The same posture should shape how we commemorate our nation. Where nationalism seeks celebration without confession, presenting a sanitized past built on comforting myths, Presbyterian patriotism insists that commemoration and confession belong together. Naming our nation’s sins is not unpatriotic; it is an act of Christian truthfulness that echoes Douglass’ prophetic witness.
Where nationalism seeks celebration without confession, presenting a sanitized past built on comforting myths, Presbyterian patriotism insists that commemoration and confession belong together.
This intersection of confession and commemoration points toward a distinctively Presbyterian patriotism. In Philippians, Paul exhorts believers to dwell on “whatever is true … whatever is just … if there is any excellence and if there is anything worthy of praise.”

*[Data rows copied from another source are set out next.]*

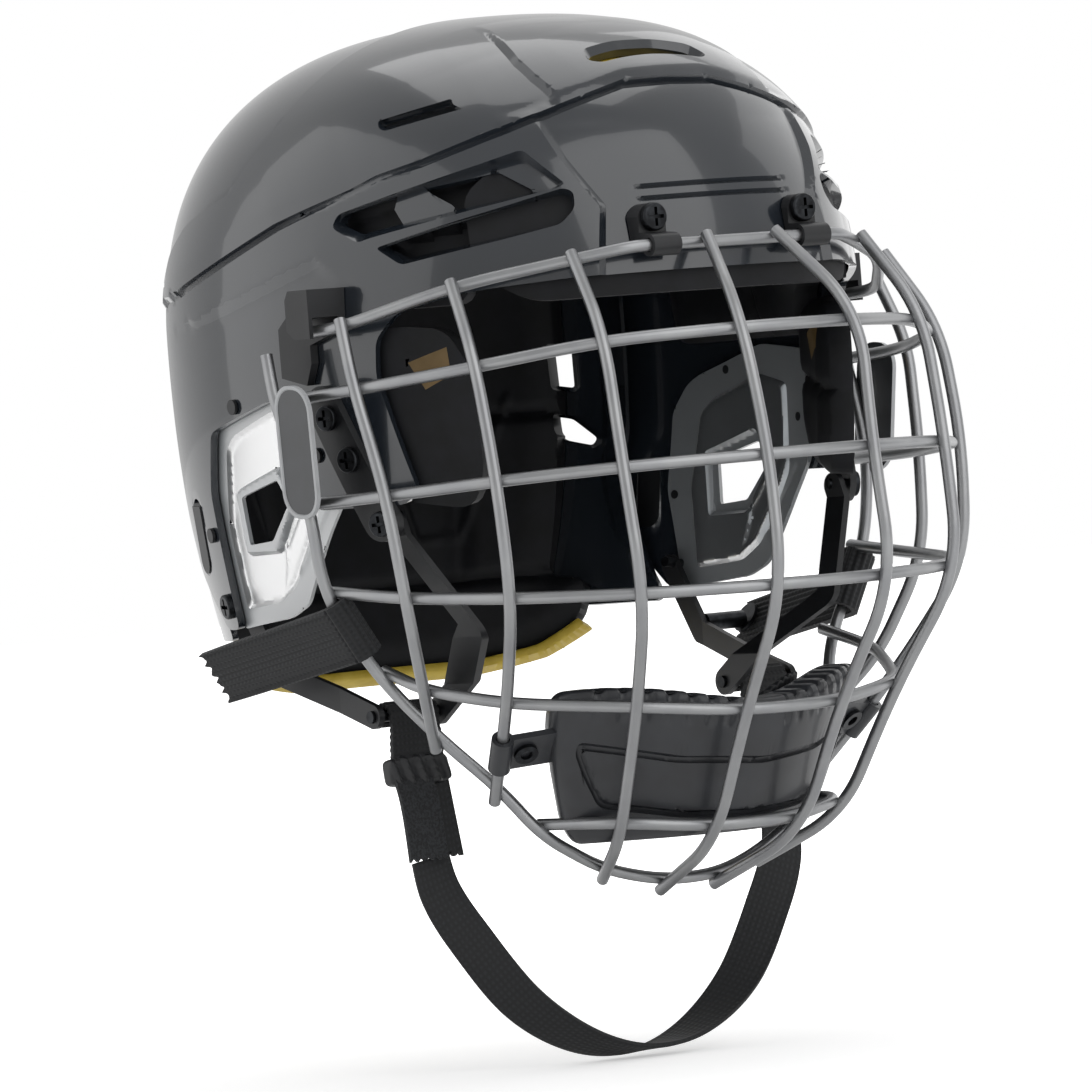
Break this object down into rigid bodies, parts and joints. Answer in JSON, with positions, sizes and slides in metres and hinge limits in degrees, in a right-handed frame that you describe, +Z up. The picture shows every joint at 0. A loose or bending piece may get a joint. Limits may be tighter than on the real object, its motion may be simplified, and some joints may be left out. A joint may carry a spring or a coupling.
{
  "type": "ice hockey helmet with wire face cage",
  "caption": "Ice hockey helmet with a two-part shell, a hinged wire face cage with a chin cup, clear ear covers, foam liner and a swinging chin strap.",
  "frame": {"origin": "inside the head space, midway across, level with the edge of the shell over the brow", "axes": "+Z up as worn, the helmet faces -Y, +X is the wearer's left"},
  "size_m": [0.2436, 0.2914, 0.3492],
  "materials": {
    "shell": "satin",
    "rear_shell": "satin",
    "fittings": "semi-gloss",
    "foam": "matte",
    "accent": "matte",
    "clear": "frosted",
    "wire": "satin",
    "hardware": "dark",
    "webbing": "woven",
    "plate": "satin",
    "cup": "satin"
  },
  "bodies": {
    "helmet": {"front_shell": "shell", "brow_pad": "foam", "front_crown_pad": "foam", "temple_pad_right": "foam", "temple_pad_left": "foam", "side_pad_right": "foam", "side_pad_left": "foam", "ear_cover_right": "clear", "ear_cover_left": "clear", "loop_anchor_right": "fittings", "loop_anchor_left": "fittings", "ear_loop_front_arm_right": "fittings", "ear_loop_front_arm_left": "fittings", "ear_loop_rear_arm_right": "fittings", "ear_loop_rear_arm_left": "fittings", "ear_cover_rivets": "fittings", "forehead_clips": "fittings", "forehead_screws": "hardware", "forehead_nuts": "hardware", "side_hooks": "fittings", "anchor_screws": "hardware", "rear_arm_screws": "hardware", "loop_bars": "hardware", "snap_studs": "hardware"},
    "rear": {"rear_shell": "rear_shell", "rear_crown_pad": "foam", "rear_pad": "foam", "rear_pad_trim": "accent"},
    "cage": {"cage_cross_wire_1": "wire", "cage_cross_wire_2": "wire", "cage_cross_wire_3": "wire", "cage_cross_wire_4": "wire", "cage_cross_wire_5": "wire", "cage_cross_wire_6": "wire", "cage_rim_wire": "wire", "cage_upright_1_right": "wire", "cage_upright_1_left": "wire", "cage_upright_2_right": "wire", "cage_upright_2_left": "wire", "cage_upright_3_right": "wire", "cage_upright_3_left": "wire", "cage_upright_4_right": "wire", "cage_upright_4_left": "wire", "chin_cup": "cup", "chin_cup_liner": "foam", "chin_cup_tab_right": "cup", "chin_cup_tab_left": "cup", "chin_cup_snaps": "hardware", "side_strap_right": "webbing", "side_strap_left": "webbing", "label_plate_right": "plate", "label_plate_left": "plate"},
    "chin_strap": {"strap_tab_right": "fittings", "strap_tab_left": "fittings", "strap_keepers": "fittings", "strap_wraps": "webbing", "chin_webbing": "webbing"},
    "lock_right": {"lock_tab_right": "fittings"},
    "lock_left": {"lock_tab_left": "fittings"}
  },
  "joints": [
    {"name": "size_slide", "type": "slide", "parent": "helmet", "child": "rear", "axis": [0, 1, 0], "range_m": [0, 0.01]},
    {"name": "cage_flip", "type": "hinge", "parent": "helmet", "child": "cage", "pos_m": [0, -0.101, 0.0095], "axis": [-1, 0, 0], "range_deg": [0, 85]},
    {"name": "chin_strap_swing", "type": "hinge", "parent": "helmet", "child": "chin_strap", "pos_m": [0, 0.002, -0.137], "axis": [1, 0, 0], "range_deg": [-20, 40]},
    {"name": "lock_flip_right", "type": "hinge", "parent": "helmet", "child": "lock_right", "pos_m": [-0.09434, 0.0815, -0.0639], "axis": [0.3297, 0.9433, 0.0389], "range_deg": [0, 85]},
    {"name": "lock_flip_left", "type": "hinge", "parent": "helmet", "child": "lock_left", "pos_m": [0.09434, 0.0815, -0.0639], "axis": [0.3297, -0.9433, -0.0389], "range_deg": [0, 85]}
  ]
}
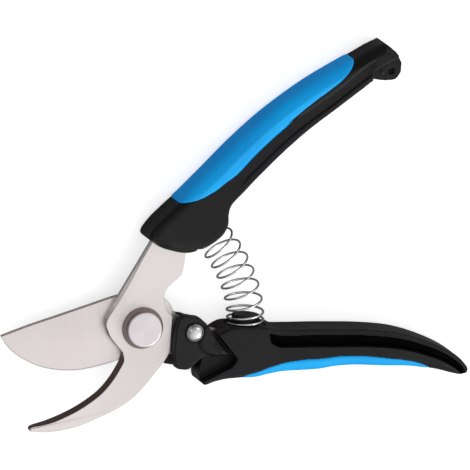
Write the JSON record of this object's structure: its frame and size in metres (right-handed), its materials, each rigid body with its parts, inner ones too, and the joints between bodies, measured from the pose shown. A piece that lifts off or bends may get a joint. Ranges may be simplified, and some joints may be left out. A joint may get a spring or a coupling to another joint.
{
  "type": "bypass pruning shears",
  "caption": "Hand pruner with a bypass blade and hook, coil return spring, side latch and soft-grip handles.",
  "frame": {"origin": "centre of the hanging hole, at the middle of the lug in the tail of the upper handle; the pivot axis is at x -0.1062, y -0.1163, and z 0 is the shear plane between the two plates", "axes": "+Z along the hanging hole and the pivot axis, towards the bolt head, +X back along the lower handle, +Y towards the upper handle in the open position"},
  "size_m": [0.2156, 0.1751, 0.0202],
  "materials": {
    "plate_steel": "fine brushed stainless steel",
    "bolt_steel": "turned and lightly polished steel",
    "rivet": "bright plated, domed",
    "bushing": "plain sintered bronze",
    "lock_ring": "nylon",
    "spring_wire": "bright drawn wire",
    "handle_black": "satin moulded nylon",
    "latch_black": "satin moulded nylon",
    "grip_blue": "smooth soft moulded rubber"
  },
  "bodies": {
    "blade_half": {"cutting_blade": "plate_steel", "lower_handle": "handle_black", "lower_grip": "grip_blue", "pivot_bolt": "bolt_steel", "pivot_washer": "bolt_steel", "spring_washer": "bolt_steel", "lock_nut": "bolt_steel", "nut_lock_ring": "lock_ring", "coil_spring": "spring_wire", "latch_rivet": "rivet", "latch_washer": "bolt_steel", "rivet_washer": "bolt_steel"},
    "hook_half": {"hook_plate": "plate_steel", "pivot_bushing": "bushing", "upper_handle": "handle_black", "upper_grip": "grip_blue"},
    "latch": {"latch": "latch_black"}
  },
  "joints": [
    {"name": "pivot", "type": "hinge", "parent": "blade_half", "child": "hook_half", "pos_m": [-0.1062, -0.1163, 0], "axis": [0, 0, 1], "range_deg": [-38, 0], "stiffness_Nm_per_rad": 0.6, "deforming": ["coil_spring"]},
    {"name": "latch_turn", "type": "hinge", "parent": "blade_half", "child": "latch", "pos_m": [-0.0832, -0.1175, 0], "axis": [0, 0, 1], "range_deg": [-38, 0]}
  ]
}
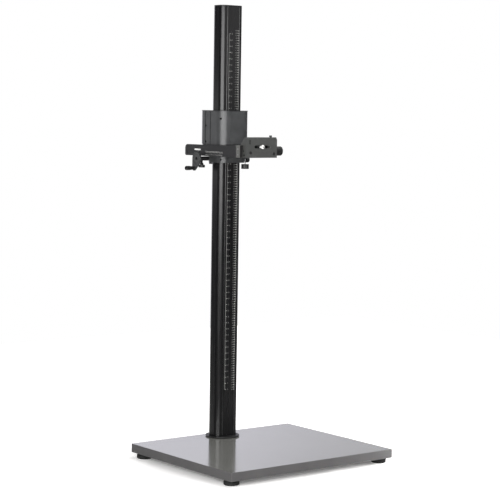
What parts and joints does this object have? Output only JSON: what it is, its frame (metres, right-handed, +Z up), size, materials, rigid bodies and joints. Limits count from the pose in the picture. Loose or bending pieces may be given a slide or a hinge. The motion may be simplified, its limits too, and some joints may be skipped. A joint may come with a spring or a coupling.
{
  "type": "copy stand",
  "caption": "Tall copy stand: laminated baseboard on rubber feet, scaled column with a crank-driven carriage, sliding arm and a vertical camera plate.",
  "frame": {"origin": "centre of the baseboard's top face, where the copy lies", "axes": "+Z up the column, -Y towards the user and the camera plate's front, +X to the user's right"},
  "size_m": [0.82, 0.775, 1.8502],
  "materials": {
    "laminate": "satin grey laminate on board",
    "foot_rubber": "matte",
    "black_anodised": "black anodised, satin",
    "grey_painted": "grey paint, satin",
    "dark_painted": "dark paint, satin",
    "grey_aluminium": "grey anodised, satin",
    "zinc_steel": "zinc plated",
    "bright_steel": "bright",
    "bronze": "sintered bronze",
    "slide_plastic": "pale bearing plastic",
    "black_plastic": "black moulded plastic"
  },
  "bodies": {
    "stand": {"baseboard": "laminate", "foot_front_left": "foot_rubber", "foot_front_right": "foot_rubber", "foot_rear_left": "foot_rubber", "foot_rear_right": "foot_rubber", "column": "black_anodised", "column_flange": "black_anodised", "column_cap": "black_plastic", "column_rack": "zinc_steel", "column_bolt_front_left": "zinc_steel", "column_bolt_front_right": "zinc_steel", "column_bolt_rear_left": "zinc_steel", "column_bolt_rear_right": "zinc_steel"},
    "carriage": {"carriage_casting": "grey_painted", "housing_front_shell": "grey_painted", "housing_rear_shell": "grey_painted", "housing_side_strip_left": "grey_painted", "housing_side_strip_right": "grey_painted", "housing_face_plate": "grey_painted", "housing_lid": "dark_painted", "guide_adjuster": "zinc_steel", "roller_axle_lower_front": "zinc_steel", "roller_axle_lower_rear": "zinc_steel", "roller_axle_upper_front": "zinc_steel", "roller_axle_upper_rear": "zinc_steel", "gear_case_cover": "dark_painted", "crank_sleeve": "black_anodised", "crank_bush_left": "bronze", "crank_bush_right": "bronze", "slide_strip_right": "slide_plastic", "slide_strip_left": "slide_plastic"},
    "roller_lf": {"roller_lower_front": "slide_plastic"},
    "roller_lr": {"roller_lower_rear": "slide_plastic"},
    "roller_uf": {"roller_upper_front": "slide_plastic"},
    "roller_ur": {"roller_upper_rear": "slide_plastic"},
    "crank": {"pinion_shaft": "zinc_steel", "crank_arm": "grey_aluminium", "handle_pin": "bright_steel"},
    "handle": {"crank_handle": "black_plastic"},
    "lift_lock": {"lift_lock_knob": "black_plastic", "lift_lock_screw": "bright_steel"},
    "arm": {"arm_rail_right": "black_anodised", "arm_rail_left": "black_anodised", "arm_rack": "zinc_steel", "arm_rear_bridge": "dark_painted", "arm_front_beam": "grey_aluminium", "shift_nut": "bronze"},
    "arm_drive": {"arm_pinion_shaft": "zinc_steel", "arm_drive_knob": "black_plastic"},
    "arm_lock": {"arm_lock_knob": "black_plastic", "arm_lock_screw": "bright_steel"},
    "cross_slide": {"camera_plate": "grey_aluminium", "guide_rod": "zinc_steel"},
    "shift_drive": {"shift_screw": "zinc_steel", "shift_knob": "black_plastic"},
    "slider": {"screw_slider": "bright_steel"},
    "camera_screw": {"camera_screw": "bright_steel", "camera_screw_knob": "black_plastic"},
    "plate_knob": {"top_knob": "black_plastic"}
  },
  "joints": [
    {"name": "carriage_lift", "type": "slide", "parent": "stand", "child": "carriage", "axis": [0, 0, 1], "range_m": [-1.085, 0.42]},
    {"name": "roller_lf_roll", "type": "hinge", "parent": "carriage", "child": "roller_lf", "pos_m": [0, 0.2228, 1.161], "axis": [1, 0, 0], "range_deg": [-3010, 7773]},
    {"name": "roller_lr_roll", "type": "hinge", "parent": "carriage", "child": "roller_lr", "pos_m": [0, 0.3142, 1.206], "axis": [1, 0, 0], "range_deg": [-6909, 2675]},
    {"name": "roller_uf_roll", "type": "hinge", "parent": "carriage", "child": "roller_uf", "pos_m": [0, 0.2228, 1.324], "axis": [1, 0, 0], "range_deg": [-3010, 7773]},
    {"name": "roller_ur_roll", "type": "hinge", "parent": "carriage", "child": "roller_ur", "pos_m": [0, 0.3142, 1.324], "axis": [1, 0, 0], "range_deg": [-6909, 2675]},
    {"name": "crank_turn", "type": "hinge", "parent": "carriage", "child": "crank", "pos_m": [0, 0.322, 1.163], "axis": [1, 0, 0], "range_deg": [-2961, 1147]},
    {"name": "handle_spin", "type": "hinge", "parent": "crank", "child": "handle", "pos_m": [-0.13, 0.3388, 1.12342], "axis": [1, 0, 0], "continuous": true},
    {"name": "lift_lock_turn", "type": "hinge", "parent": "carriage", "child": "lift_lock", "pos_m": [-0.085, 0.322, 1.13], "axis": [0, 0, 1], "range_deg": [0, 360]},
    {"name": "arm_slide", "type": "slide", "parent": "carriage", "child": "arm", "axis": [0, 1, 0], "range_m": [-0.05, 0.07]},
    {"name": "arm_drive_turn", "type": "hinge", "parent": "carriage", "child": "arm_drive", "pos_m": [0.1, 0.27, 1.16], "axis": [1, 0, 0], "range_deg": [-335, 239.5]},
    {"name": "arm_lock_turn", "type": "hinge", "parent": "carriage", "child": "arm_lock", "pos_m": [0.0855, 0.2495, 1.13], "axis": [0, 0, 1], "range_deg": [0, 360]},
    {"name": "cross_shift", "type": "slide", "parent": "arm", "child": "cross_slide", "axis": [1, 0, 0], "range_m": [-0.012, 0.012]},
    {"name": "shift_knob_turn", "type": "hinge", "parent": "cross_slide", "child": "shift_drive", "pos_m": [0.095, 0.0475, 1.201], "axis": [1, 0, 0], "range_deg": [-2161, 2161]},
    {"name": "screw_slide", "type": "slide", "parent": "cross_slide", "child": "slider", "axis": [1, 0, 0], "range_m": [-0.024, 0.028]},
    {"name": "camera_screw_turn", "type": "hinge", "parent": "slider", "child": "camera_screw", "pos_m": [0.005, 0.05, 1.218], "axis": [0, 1, 0], "continuous": true},
    {"name": "plate_knob_turn", "type": "hinge", "parent": "cross_slide", "child": "plate_knob", "pos_m": [0.05, 0.036, 1.26], "axis": [0, 0, 1], "range_deg": [0, 360]}
  ],
  "couplings": [
    {"joint": "crank_turn", "follows": "carriage_lift", "rad_per_m": 47.619},
    {"joint": "roller_lf_roll", "follows": "carriage_lift", "rad_per_m": -125},
    {"joint": "roller_uf_roll", "follows": "carriage_lift", "rad_per_m": -125},
    {"joint": "roller_lr_roll", "follows": "carriage_lift", "rad_per_m": 111.11},
    {"joint": "roller_ur_roll", "follows": "carriage_lift", "rad_per_m": 111.11},
    {"joint": "arm_drive_turn", "follows": "arm_slide", "rad_per_m": -83.333},
    {"joint": "shift_knob_turn", "follows": "cross_shift", "rad_per_m": 3141.6}
  ]
}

Guided by Scripture, Presbyterians can celebrate what is genuinely good in our founding documents – ideals such as liberty and equality – while also calling the nation to embody them more fully.
That calling will look different across our denomination. For some, it means extending those ideals to marginalized communities, such as supporting the families of detainees at Delaney Hall. For others, at a time when the nation is enacting violence at home and abroad, faithful witness may mean abstaining from civic celebrations altogether. Sometimes a solemn silence is the most patriotic act of all.
Patriotism without nationalism
Ultimately, patriotism is not the problem. Uncritical nationalism – with its demands for historical amnesia and unquestioning loyalty – is.
The General Assembly rightly warned against binding the church to a national origin story. Yet our Reformed tradition also provides the tools to navigate this tension. Grounding our civic engagement in honest history, corporate confession and Christian hope allows Presbyterians to offer a prophetic witness without abandoning our heritage.
We reject Christian nationalism not by ignoring our past, but by remembering it truthfully and, like Frederick Douglass, laboring toward the fuller realization of the liberty and equality proclaimed in our nation’s founding Declaration 250 years ago.